The biggest reason liberals failed to get the Senate to pass the Lieberman-Warner mandatory carbon emission cap bill was because they failed to convince the American people that the economic harm carbon caps would cause were worth the meager and mostly symbolic benefits. Since very few analysts believe the price of energy will be any lower in 2009, the left faces certain failure should they try a legislative fix again next year.

Enter the California model. Last week the California Air Resources Board (CARB) unveiled its plan to reduce California’s current carbon emissions by 10% by 2020. The plan regulates all parts of California’s $1.6 trillion economy affecting refineries, farmers, manufacturers and even forest managers. In order for the plan to work, the CARB would have to cut 169 million metric tons of carbon dioxide a year by 2020. One of the first steps the plan takes in this direction is $50 million in fees levied on “large polluters” to cover the administrative costs of the up coming central planning.

The genius of the plan is its completely undemocratic nature. The plan is open for comment through the summer, but the CARB is not bound to incorporate any possible objections from Californians when the plan becomes final this November. Unlike U.S. senators, no member of the CARB ever has to face voters since they are all appointed by the governor. Shielded from voters, the CARB is free to be exceedingly vague about how it will meet such ambitious goals. The plan offers no details on the costs it will inflict on industry. While power plants account for only 25% of the state’s greenhouse gas emissions, the plan counts on energy suppliers to make 35% to 40% of the carbon reductions. The CARB failed to assess any costs borne by industry, instead citing a single “macroeconomic analysis” that claims the entire plan would increase California’s GDP by 1% when the plan was fully put into place.

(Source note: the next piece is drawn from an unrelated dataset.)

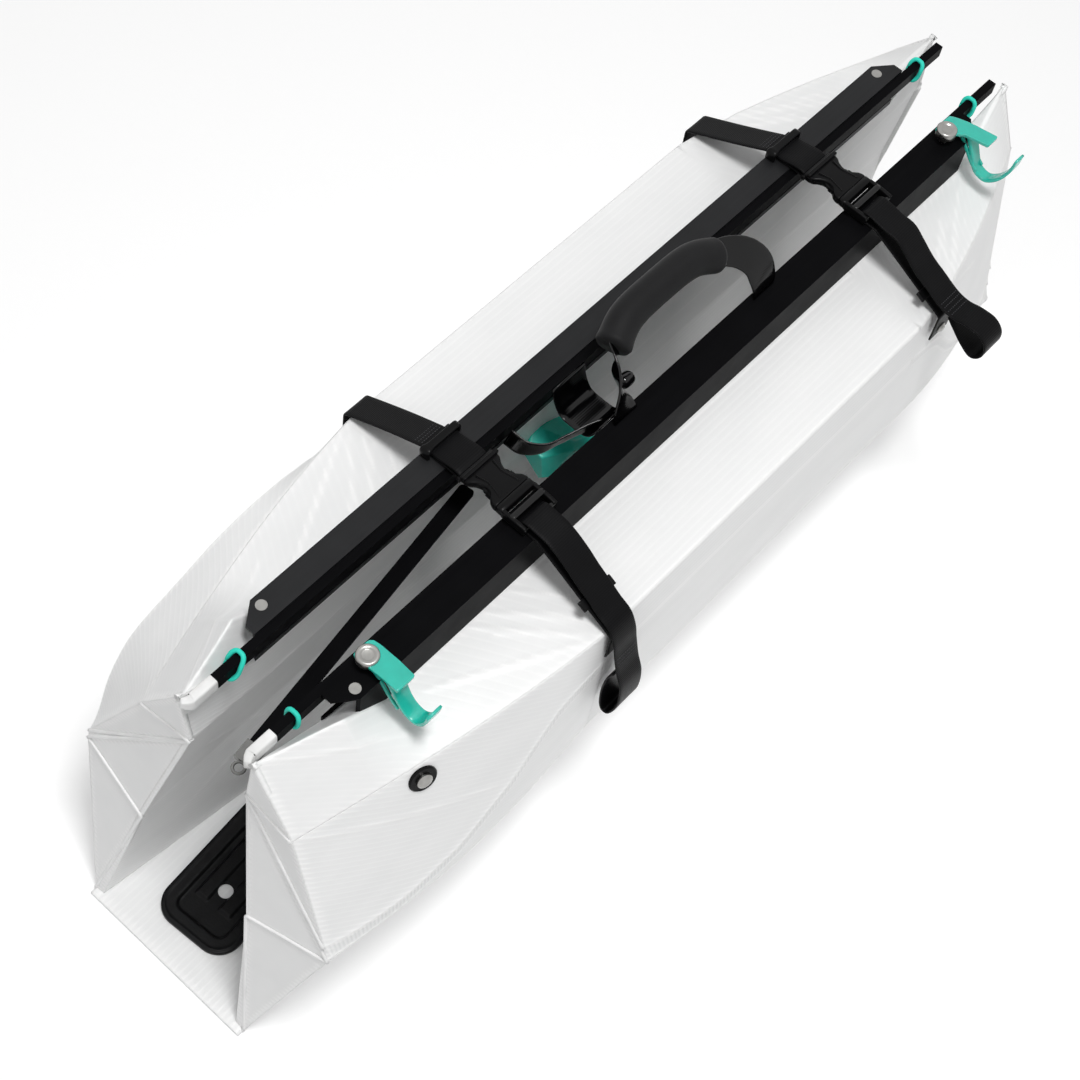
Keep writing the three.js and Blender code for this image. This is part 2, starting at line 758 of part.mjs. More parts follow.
// The right half carries on past the buckle as a free tail, which arches off the shoulder and hangs down
function rightWebbing(where, along) {
  const end = -buckle.plugEnd;
  const slot = end - buckle.barLength - buckle.slotLength / 2;
  const start = new THREE.Vector2(end + webbingThickness, upperLayer);
  const drape = new THREE.SplineCurve([
    start,
    start.clone().add(new THREE.Vector2(tail.reach / 2, 0)),
    ...tailShares[where].map(([out, up]) => (
      new THREE.Vector2(shoulderHalfWidth + out * tail.reach, shoulderHeight + up * tail.reach)
    )),
  ]).getPoints(tail.steps);
  const run = rounded([...lowerRun(slot), start.toArray()], strap.cornerRadius).slice(0, -1);
  return mirrorAcross(crosswise(bandShape([...run, ...drape], webbingThickness), webbingWidth, along));
}

function sliderSolid(along) {
  const half = webbingWidth / 2 + slider.wall;
  const frame = block([along - half, slider.across - slider.length / 2, sliderLow],
    [along + half, slider.across + slider.length / 2, sliderTop]);
  const slots = [-1, 1].map((side) => {
    const middle = slider.across + (side * (slider.bar + slider.slot)) / 2;
    return block([along - webbingWidth / 2 - seat, middle - slider.slot / 2, sliderLow - overrun],
      [along + webbingWidth / 2 + seat, middle + slider.slot / 2, sliderTop + overrun]);
  });
  return cut(frame, ...slots);
}

// The space for webbing round the bar at the outer end of either half of the buckle
function barCuts(along, end, inwards) {
  const { barLength, slotLength, barHeight } = buckle;
  const half = webbingWidth / 2 + seat;
  const between = (from, to, low) => {
    const [start, stop] = [end + inwards * from, end + inwards * to].sort((a, b) => a - b);
    return block([along - half, start, low], [along + half, stop, buckleHigh + overrun]);
  };
  return [
    between(barLength, barLength + slotLength, buckleLow - overrun),
    between(-overrun, barLength + slotLength, buckleLow + barHeight),
  ];
}

function socketSolid(along) {
  const { width, socketStart, socketEnd, wall, cornerRadius, barLength, slotLength } = buckle;
  const length = socketStart - socketEnd;
  const middle = along + buckle.aside;
  const shell = plate(roundedRectangle(width, length, cornerRadius), buckleLow, buckleHigh)
    .translate(middle, (socketStart + socketEnd) / 2, 0);
  const cavity = block([middle - width / 2 + wall, socketEnd - overrun, buckleLow + wall],
    [middle + width / 2 - wall, socketStart - barLength - slotLength - wall, buckleHigh - wall]);
  const window = block([middle - width, buckle.windowEnd, buckleLow + wall],
    [middle + width, buckle.windowStart, buckleHigh - wall]);
  return cut(shell, cavity, window, ...barCuts(along, socketStart, -1));
}

function plugSolid(along) {
  const { width, socketEnd, plugEnd, wall, cornerRadius, prongWidth, prongClearance } = buckle;
  const middle = along + buckle.aside;
  const start = socketEnd - seat;
  const length = start - plugEnd;
  const body = plate(roundedRectangle(width, length, cornerRadius), buckleLow, buckleHigh)
    .translate(middle, start - length / 2, 0);
  const reach = width / 2 - wall - prongClearance;
  const tip = buckle.windowStart + prongClearance;
  const [low, high] = [buckleLow + wall + prongClearance, buckleHigh - wall - prongClearance];
  const prongs = [-1, 1].map((side) => {
    const [inner, outer] = [side * (reach - prongWidth), side * reach].sort((a, b) => a - b);
    return block([middle + inner, start - cornerRadius, low], [middle + outer, tip, high]);
  });
  const guide = block(
    [middle - prongWidth / 2, start - cornerRadius, low],
    [middle + prongWidth / 2, tip - prongWidth, high],
  );
  return cut(join(body, ...prongs, guide), ...barCuts(along, plugEnd, 1));
}

// A domed bolt that holds the webbing's lower end to the side wall
function anchorBoltSolid(along, side) {
  const { headRadius, headHeight, rimHeight, drop, sides } = anchorBolt;
  const wall = Math.max(hip.halfWidth, bellyHalfWidth) + 2 * seat + webbingThickness;
  const bolt = revolve([
    [0, 0], [headRadius, 0], [headRadius, rimHeight], [headRadius / 2, headHeight], [0, headHeight],
  ], sides)
    .rotateX(-Math.PI / 2)
    .translate(along, wall, shoulderHeight - drop);
  return onSide(bolt, side);
}

function addStrap(where, along) {
  addPiece(`${where}_strap_left_webbing`, leftWebbing(along), 'webbing');
  addPiece(`${where}_strap_slider`, sliderSolid(along), 'moulded');
  addPiece(`${where}_buckle_socket`, socketSolid(along), 'moulded');
  addPiece(`${where}_buckle_plug`, plugSolid(along), 'moulded');
  addPiece(`${where}_strap_right_webbing`, rightWebbing(where, along), 'webbing');
  addPiece(`${where}_strap_left_bolt`, anchorBoltSolid(along, 1), 'steel');
  addPiece(`${where}_strap_right_bolt`, anchorBoltSolid(along, -1), 'steel');
}

// Paddle hooks

function hookProfile() {
  const { thickness, plateBack, plateReach } = hook;
  const level = thickness / 2;
  const bend = (shares) => shares.map(([out, up]) => [out * plateReach, level + up * plateReach]);
  const arm = rounded(bend(armShares), plateReach * armRoundShare, 6);
  const top = rounded([[-plateBack, level], ...bend(topShares)], plateReach * armRoundShare);
  return { arm: bandShape(arm, thickness), top: bandShape(top, thickness) };
}

function hookSolid() {
  const { arm, top } = hookProfile();
  const outwards = join(
    crosswise(top, hook.plateWidth, 0),
    crosswise(arm, hook.bowlWidth, 0),
  );
  const bore = rod(thumbBolt.shankRadius + seat, -overrun, hook.thickness + overrun, detail.boreSides);
  return cut(outwards, bore);
}

function thumbBoltSolid() {
  const { headRadius, headHeight, neckRadius, neckHeight, shankRadius, shankLength } = thumbBolt;
  const base = hook.thickness + seat;
  const [headLow, headTop] = [base + neckHeight, base + neckHeight + headHeight];
  const profile = [
    [0, -shankLength], [shankRadius, -shankLength], [shankRadius, base], [neckRadius, base],
    [neckRadius, headLow], [headRadius, headLow], [headRadius, headTop], [0, headTop],
  ];
  return revolve(profile, thumbBolt.knurls);
}

function addHook(where) {
  const { along, across, turn } = hookSpots[where];
  const body = mirrorAcross(hookSolid())
    .rotateZ(turn * degrees)
    .translate(along, -across, railTop + seat);
  addPiece(`${where}_hook`, body, 'teal');
  addPiece(`${where}_thumb_bolt`, thumbBoltSolid().translate(along, -across, railTop + seat), 'steel');
}

// Carry handle: a foam grip on a flat band that comes down to the right rail at both ends.
// It is drawn flat, with its anchors on the line y = 0, then tilted up over the valley.

function placeHandle(geometry) {
  return geometry
    .rotateX(handle.tilt * degrees)
    .translate(0, -valleyHalfWidth - handle.anchorInset, lowerLayer);
}

function gripCurve() {
  return new THREE.CatmullRomCurve3(gripShares.map(([along, droop]) => (
    new THREE.Vector3(mix(handle.gripNear, handle.gripFar, along), handle.reach - handle.droop * droop, 0)
  )));
}

function gripSolid() {
  const section = new THREE.Shape();
  section.absarc(0, 0, handle.gripRadius, 0, Math.PI * 2);
  const bore = new THREE.Path();
  bore.absarc(0, 0, handle.boreRadius, 0, Math.PI * 2, true);
  section.holes.push(bore);
  return new THREE.ExtrudeGeometry(section, {
    steps: detail.gripSteps, curveSegments: detail.gripSides, bevelEnabled: false, extrudePath: gripCurve(),
  });
}

function handleBand() {
  const curve = gripCurve();
  const core = curve.getPoints(detail.coreSteps).map((point) => new THREE.Vector2(point.x, point.y));
  const [near, far] = [handle.nearFoot, handle.farFoot];
  const rise = handle.reach - handle.droop;
  const leg = (foot, gripEnd) => legShares.map(([along, up]) => (
    new THREE.Vector2(mix(foot, gripEnd, along), rise * up)
  ));
  const path = [...leg(near, core[0].x), ...core, ...leg(far, core[core.length - 1].x).reverse()];
  const half = handle.coreWidth / 2;
  return plate(bandShape(path, half * 2), -webbingThickness / 2, webbingThickness / 2);
}

// The sling hangs between the battens, with its ends turned up against them
function slingSolid() {
  const reach = valleyHalfWidth - 2 * seat - batten.width - sling.thickness / 2;
  const top = railTop - batten.drop;
  const low = top - batten.height - sling.sag;
  const path = rounded([
    [reach, top], [reach, top - batten.height], [reach * slingFlatShare, low],
    [-reach * slingFlatShare, low], [-reach, top - batten.height], [-reach, top],
  ], sling.sag / 2, detail.bendSteps);
  return crosswise(bandShape(path, sling.thickness), sling.width, sling.fromMiddle);
}

// Loose pieces

function looseBattenSolid() {
  const { length, width, thickness } = looseBatten;
  return plate(roundedRectangle(length, width, width / 4), 0, thickness).translate(length / 2, 0, 0);
}

function endClipSolid() {
  const { length, wall, loopRadius, loopWire } = endClip;
  const { width, thickness } = looseBatten;
  const grip = endClip.clearance;
  const edge = wall + grip;
  const cap = cut(
    block([-edge, -width / 2 - edge, -edge], [length, width / 2 + edge, thickness + edge]),
    block([-grip, -width / 2 - grip, -grip], [length + overrun, width / 2 + grip, thickness + grip]),
  );
  const ring = new THREE.TorusGeometry(loopRadius, loopWire, detail.loopSides, detail.boreSides)
    .translate(-loopRadius - loopWire - grip, 0, thickness / 2);
  return join(cap, ring);
}

// The inner wall's distance from the middle of the valley at a height above the knee fold
function innerWallAcross(up) {
  return mix(valleyHalfWidth, knee.halfWidth, (shoulderHeight - up) / knee.drop);
}

// The loose batten's far corner rests on the left inner wall
function placeLoose(geometry) {
  const { length, width, thickness, along, drop, turn } = looseBatten;
  const up = shoulderHeight - drop;
  const cornerAcross = length * Math.sin(turn * degrees) + (width / 2) * Math.cos(turn * degrees);
  return geometry
    .rotateZ(turn * degrees)
    .translate(fromNear(along), innerWallAcross(up + thickness) - seat - cornerAcross, up);
}

// A pleated pouch, packed flat against the left inner wall
function softBagSolid() {
  const { length, height, thickness, fromMiddle, drop, pleats, pleatDepth } = softBag;
  const up = shoulderHeight - drop;
  const geometry = new THREE.SphereGeometry(1, 24, 14);
  const position = geometry.attributes.position;
  const point = new THREE.Vector3();
  const bulge = (value) => Math.sign(value) * Math.abs(value) ** bagSquareShare;
  for (let i = 0; i < position.count; i += 1) {
    point.fromBufferAttribute(position, i);
    const pleat = (Math.cos(point.x * Math.PI * pleats) - 1) * Math.abs(point.y) * pleatDepth / 2;
    const depth = thickness / 2 + pleat;
    const [x, y, z] = point.toArray().map(bulge);
    position.setXYZ(i, (x * length) / 2, y * depth, (z * height) / 2);
  }
  const lean = Math.atan2(knee.halfWidth - valleyHalfWidth, knee.drop);
  const across = innerWallAcross(up) - (thickness / 2 + seat) / Math.cos(lean);
  return positionOnly(geometry).rotateX(lean).translate(fromMiddle, across, up);
}

// Side wall fasteners
// A line straight in from the side finds the skin, and each piece is turned to its normal.
// It rests on the highest points of the folded skin beneath its rim.

function skinUnder(ray) {
  for (const triangle of skin.side) {
    const spot = ray.intersectTriangle(...triangle, false, new THREE.Vector3());
    if (spot) return { spot, normal: faceNormal(triangle).normalize() };
  }
  return null;
}

function restOnSide(geometry, radius) {
  const eye = new THREE.Vector3(fromNear(washer.along), floorWidth, shoulderHeight - washer.drop);
  const { spot: centre, normal } = skinUnder(new THREE.Ray(eye, new THREE.Vector3(0, -1, 0)));
  const turn = new THREE.Quaternion().setFromUnitVectors(new THREE.Vector3(0, 0, 1), normal);
  const heights = [0];
  for (let i = 0; i < washer.sides; i += 1) {
    const angle = (i / washer.sides) * 2 * Math.PI;
    const rim = new THREE.Vector3(Math.cos(angle), Math.sin(angle), 1).multiplyScalar(radius);
    const under = skinUnder(new THREE.Ray(rim.applyQuaternion(turn).add(centre), normal.clone().negate()));
    if (under) heights.push(under.spot.sub(centre).dot(normal));
  }
  const rest = centre.addScaledVector(normal, Math.max(...heights) + seat);
  return geometry.applyQuaternion(turn).translate(...rest.toArray());
}

function washerSolid() {
  const { radius, thickness, bore, chamfer } = washer;
  return revolve([
    [bore, 0], [radius, 0], [radius, thickness - chamfer],
    [radius - chamfer, thickness], [bore, thickness], [bore, 0],
  ], washer.sides);
}

function sideBoltSolid() {
  const { headRadius, headHeight, shankRadius, sides } = sideBolt;
  const base = washer.thickness + seat;
  return revolve([
    [0, seat], [shankRadius, seat], [shankRadius, base], [headRadius, base],
    [headRadius, base + headHeight / 2], [headRadius / 2, base + headHeight], [0, base + headHeight],
  ], sides);
}

function addSideFastener(side, sideName) {
  const fit = (geometry) => onSide(restOnSide(geometry, washer.radius), side);
  addPiece(`${sideName}_side_washer`, fit(washerSolid()), 'moulded');
  addPiece(`${sideName}_side_bolt`, fit(sideBoltSolid()), 'steel');
}

// Assembly

addPiece('floor_panel', floorPanel(), 'sheet');
addPiece('foot_plate', footPlateSolid(), 'moulded');
for (const [side, sideName] of [[1, 'left'], [-1, 'right']]) {
  addWingPanels(side, sideName);
  addRail(side, sideName);
  addBatten(side, sideName);
  addSideFastener(side, sideName);
}
addStrap('near', fromNear(strap.fromNearEnd));
addStrap('far', fromFar(strap.fromFarEnd));
addHook('near');
addHook('far');
addPiece('handle_grip', placeHandle(gripSolid()), 'foam');
addPiece('handle_band', placeHandle(handleBand()), 'webbing');
addPiece('handle_sling', slingSolid(), 'webbing');
addPiece('loose_batten', placeLoose(looseBattenSolid()), 'rail');
addPiece('loose_batten_clip', placeLoose(endClipSolid()), 'steel');
addPiece('soft_bag', softBagSolid(), 'bag');

export default kayak;
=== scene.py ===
import bmesh
import bpy
import numpy as np
from mathutils import Matrix, Vector


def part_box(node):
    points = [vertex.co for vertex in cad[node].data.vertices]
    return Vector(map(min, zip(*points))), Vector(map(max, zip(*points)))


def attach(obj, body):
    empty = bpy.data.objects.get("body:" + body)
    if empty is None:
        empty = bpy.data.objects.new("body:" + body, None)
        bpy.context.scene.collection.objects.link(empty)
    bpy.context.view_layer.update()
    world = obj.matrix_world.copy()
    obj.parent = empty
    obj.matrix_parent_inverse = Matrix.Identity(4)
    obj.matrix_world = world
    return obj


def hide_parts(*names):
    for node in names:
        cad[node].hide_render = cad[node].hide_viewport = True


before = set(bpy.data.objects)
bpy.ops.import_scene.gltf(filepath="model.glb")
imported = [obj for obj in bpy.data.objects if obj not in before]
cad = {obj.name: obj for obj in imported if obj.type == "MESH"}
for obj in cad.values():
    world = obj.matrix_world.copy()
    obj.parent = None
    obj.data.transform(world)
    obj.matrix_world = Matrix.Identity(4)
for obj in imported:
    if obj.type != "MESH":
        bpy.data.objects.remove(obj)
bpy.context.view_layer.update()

HULL_LENGTH = 1060.0
FLUTE_PITCH = 5.7
SHEET = 4.0
SHOULDER = 307.0
RAIL_TOP = 350.3
VALLEY = 33.5
RAIL_OUTER = 55.5
WEBBING_WIDTH = 26.0
WEBBING = 1.8
LOWER_LAYER = RAIL_TOP + 0.3 + WEBBING / 2


# Meshes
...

That analysis is completely specious considering how few of the actual details have been worked out. So far, the plan is completely agnostic on whether the CARB will auction or giveaway carbon emission permits. A decision to auction the permits would inflict billions of dollars in transition costs on high carbon producing industries. Also completely undecided is whether or how many international carbon offsets Californians will be able to purchase to help meet their caps. The CARB has even indicated that if their carbon permit plan fails to reduce emissions, they reserve the right to institute a carbon tax.

The scariest part about the California plan is that the foundation for a repeat at the federal level has already been laid. The Wall Street Journal reports today that the Environmental Protection Agency will release a document later this week that could become “the legal roadmap for regulating greenhouse-gas emissions in the U.S.” Using the Clean Air Act, lawyers at the EPA claim they have the authority to regulate greenhouse-gas emissions. Such a decision would unleash a regulatory Pandora’s Box, vesting the EPA with vast control over the entire economy. Worse yet, when regulating pursuant to the Clean Air Act, the EPA is forbidden to take into account the economic costs of their regulations.